The dollar was also aided as the Fed minutes showed the central bank was still on track to hike interest rates next year, which pushed U.S. Treasury yields higher.
The Fed's hints of confidence toward by the economy further highlighted the divergence in U.S. monetary policies relative to those of Europe and Japan, where the European Central Bank and the Bank of Japan are struggling to stave off deflation and shore up their shaky economies.
Beaten down by the dollar, the yen also slid against the euro.

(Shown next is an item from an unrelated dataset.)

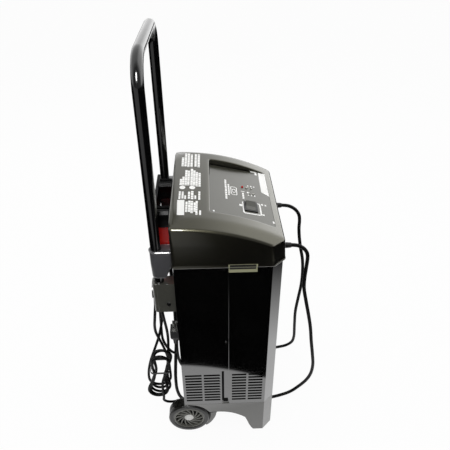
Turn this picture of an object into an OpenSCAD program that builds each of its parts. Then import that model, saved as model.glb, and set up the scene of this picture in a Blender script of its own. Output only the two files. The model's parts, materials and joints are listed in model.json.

The euro traded near a six-year peak of 148.25 yen.
In commodities, gold remained under pressure after falling more than 1 percent on Wednesday after a poll showed weaker support among Swiss voters for a referendum that would require the Swiss National Bank to boost its gold reserves.
If the "Save our Swiss gold" proposal is approved, the SNB would be banned from selling any of its gold reserves and would have to hold at least 20 percent of its assets in the metal, compared with 7.8 percent last month.
Spot gold was at $1,182.50 an ounce, easing back from the week's high of $1,204.70 struck on Tuesday.
U.S. crude oil futures extended losses as the bullish dollar and an unexpected rise in U.S. stockpiles cancelled out hopes of a possible OPEC output cut.
U.S. crude was down 30 cents at $74.28 a barrel.